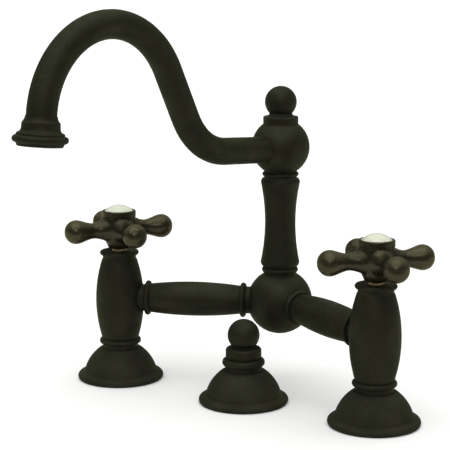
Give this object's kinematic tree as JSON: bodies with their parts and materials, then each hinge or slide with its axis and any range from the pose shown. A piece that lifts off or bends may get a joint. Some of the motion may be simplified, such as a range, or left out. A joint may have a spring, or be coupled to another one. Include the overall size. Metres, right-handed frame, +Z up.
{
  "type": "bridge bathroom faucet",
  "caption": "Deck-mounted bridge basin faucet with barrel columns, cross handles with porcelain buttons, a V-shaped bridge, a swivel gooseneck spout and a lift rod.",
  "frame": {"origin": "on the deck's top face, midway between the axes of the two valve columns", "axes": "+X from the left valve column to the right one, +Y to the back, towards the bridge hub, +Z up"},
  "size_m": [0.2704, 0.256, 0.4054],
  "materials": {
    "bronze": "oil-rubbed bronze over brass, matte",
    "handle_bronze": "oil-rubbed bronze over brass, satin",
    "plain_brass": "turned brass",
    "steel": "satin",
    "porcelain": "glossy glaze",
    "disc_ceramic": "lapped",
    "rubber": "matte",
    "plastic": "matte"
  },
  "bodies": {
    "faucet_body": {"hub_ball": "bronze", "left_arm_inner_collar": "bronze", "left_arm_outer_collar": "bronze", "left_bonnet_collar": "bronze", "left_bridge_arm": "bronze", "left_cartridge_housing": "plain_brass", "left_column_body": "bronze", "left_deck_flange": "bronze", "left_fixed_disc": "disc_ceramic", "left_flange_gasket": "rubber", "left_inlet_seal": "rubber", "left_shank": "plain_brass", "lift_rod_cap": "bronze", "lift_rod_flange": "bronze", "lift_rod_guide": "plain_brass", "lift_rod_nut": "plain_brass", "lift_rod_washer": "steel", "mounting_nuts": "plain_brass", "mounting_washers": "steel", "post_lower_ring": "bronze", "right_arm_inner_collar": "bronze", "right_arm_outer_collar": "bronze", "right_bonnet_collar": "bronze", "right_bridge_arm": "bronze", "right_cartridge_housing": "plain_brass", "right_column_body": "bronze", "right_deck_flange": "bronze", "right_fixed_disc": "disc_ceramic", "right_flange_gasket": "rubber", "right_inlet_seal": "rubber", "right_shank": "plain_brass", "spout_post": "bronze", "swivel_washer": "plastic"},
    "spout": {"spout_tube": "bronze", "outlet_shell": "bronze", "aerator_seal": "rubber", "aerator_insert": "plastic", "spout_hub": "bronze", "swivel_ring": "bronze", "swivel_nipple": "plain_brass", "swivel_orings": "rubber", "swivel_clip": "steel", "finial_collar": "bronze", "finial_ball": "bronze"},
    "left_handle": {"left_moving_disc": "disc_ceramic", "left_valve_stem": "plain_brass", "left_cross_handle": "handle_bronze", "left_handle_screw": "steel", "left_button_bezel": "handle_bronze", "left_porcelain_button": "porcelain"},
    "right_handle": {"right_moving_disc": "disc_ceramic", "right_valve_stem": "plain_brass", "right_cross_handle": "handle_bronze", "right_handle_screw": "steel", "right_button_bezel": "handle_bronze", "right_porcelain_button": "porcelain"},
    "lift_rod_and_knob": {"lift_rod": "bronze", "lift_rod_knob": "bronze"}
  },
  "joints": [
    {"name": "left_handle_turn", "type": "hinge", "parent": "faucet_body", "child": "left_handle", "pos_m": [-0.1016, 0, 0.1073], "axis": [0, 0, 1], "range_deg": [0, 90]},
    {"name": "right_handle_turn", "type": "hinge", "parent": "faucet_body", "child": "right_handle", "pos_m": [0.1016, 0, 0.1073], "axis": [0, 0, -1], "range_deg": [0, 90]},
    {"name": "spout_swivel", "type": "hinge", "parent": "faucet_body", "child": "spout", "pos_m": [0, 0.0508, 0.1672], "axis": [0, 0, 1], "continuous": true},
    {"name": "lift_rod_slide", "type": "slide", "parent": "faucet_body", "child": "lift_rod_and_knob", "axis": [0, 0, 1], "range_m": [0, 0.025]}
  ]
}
^^^^^^^^
Print the complete listing again, exactly as it stands.

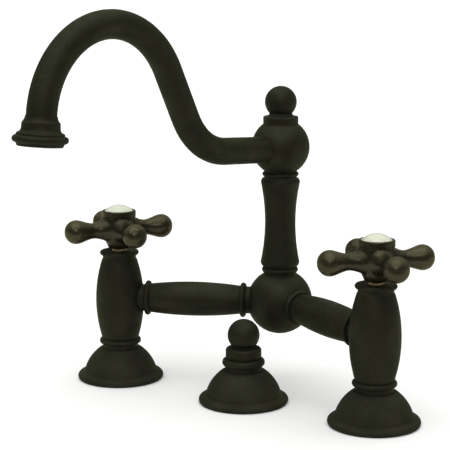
Give this object's kinematic tree as JSON: bodies with their parts and materials, then each hinge or slide with its axis and any range from the pose shown. A piece that lifts off or bends may get a joint. Some of the motion may be simplified, such as a range, or left out. A joint may have a spring, or be coupled to another one. Include the overall size. Metres, right-handed frame, +Z up.
{
  "type": "bridge bathroom faucet",
  "caption": "Deck-mounted bridge basin faucet with barrel columns, cross handles with porcelain buttons, a V-shaped bridge, a swivel gooseneck spout and a lift rod.",
  "frame": {"origin": "on the deck's top face, midway between the axes of the two valve columns", "axes": "+X from the left valve column to the right one, +Y to the back, towards the bridge hub, +Z up"},
  "size_m": [0.2704, 0.256, 0.4054],
  "materials": {
    "bronze": "oil-rubbed bronze over brass, matte",
    "handle_bronze": "oil-rubbed bronze over brass, satin",
    "plain_brass": "turned brass",
    "steel": "satin",
    "porcelain": "glossy glaze",
    "disc_ceramic": "lapped",
    "rubber": "matte",
    "plastic": "matte"
  },
  "bodies": {
    "faucet_body": {"hub_ball": "bronze", "left_arm_inner_collar": "bronze", "left_arm_outer_collar": "bronze", "left_bonnet_collar": "bronze", "left_bridge_arm": "bronze", "left_cartridge_housing": "plain_brass", "left_column_body": "bronze", "left_deck_flange": "bronze", "left_fixed_disc": "disc_ceramic", "left_flange_gasket": "rubber", "left_inlet_seal": "rubber", "left_shank": "plain_brass", "lift_rod_cap": "bronze", "lift_rod_flange": "bronze", "lift_rod_guide": "plain_brass", "lift_rod_nut": "plain_brass", "lift_rod_washer": "steel", "mounting_nuts": "plain_brass", "mounting_washers": "steel", "post_lower_ring": "bronze", "right_arm_inner_collar": "bronze", "right_arm_outer_collar": "bronze", "right_bonnet_collar": "bronze", "right_bridge_arm": "bronze", "right_cartridge_housing": "plain_brass", "right_column_body": "bronze", "right_deck_flange": "bronze", "right_fixed_disc": "disc_ceramic", "right_flange_gasket": "rubber", "right_inlet_seal": "rubber", "right_shank": "plain_brass", "spout_post": "bronze", "swivel_washer": "plastic"},
    "spout": {"spout_tube": "bronze", "outlet_shell": "bronze", "aerator_seal": "rubber", "aerator_insert": "plastic", "spout_hub": "bronze", "swivel_ring": "bronze", "swivel_nipple": "plain_brass", "swivel_orings": "rubber", "swivel_clip": "steel", "finial_collar": "bronze", "finial_ball": "bronze"},
    "left_handle": {"left_moving_disc": "disc_ceramic", "left_valve_stem": "plain_brass", "left_cross_handle": "handle_bronze", "left_handle_screw": "steel", "left_button_bezel": "handle_bronze", "left_porcelain_button": "porcelain"},
    "right_handle": {"right_moving_disc": "disc_ceramic", "right_valve_stem": "plain_brass", "right_cross_handle": "handle_bronze", "right_handle_screw": "steel", "right_button_bezel": "handle_bronze", "right_porcelain_button": "porcelain"},
    "lift_rod_and_knob": {"lift_rod": "bronze", "lift_rod_knob": "bronze"}
  },
  "joints": [
    {"name": "left_handle_turn", "type": "hinge", "parent": "faucet_body", "child": "left_handle", "pos_m": [-0.1016, 0, 0.1073], "axis": [0, 0, 1], "range_deg": [0, 90]},
    {"name": "right_handle_turn", "type": "hinge", "parent": "faucet_body", "child": "right_handle", "pos_m": [0.1016, 0, 0.1073], "axis": [0, 0, -1], "range_deg": [0, 90]},
    {"name": "spout_swivel", "type": "hinge", "parent": "faucet_body", "child": "spout", "pos_m": [0, 0.0508, 0.1672], "axis": [0, 0, 1], "continuous": true},
    {"name": "lift_rod_slide", "type": "slide", "parent": "faucet_body", "child": "lift_rod_and_knob", "axis": [0, 0, 1], "range_m": [0, 0.025]}
  ]
}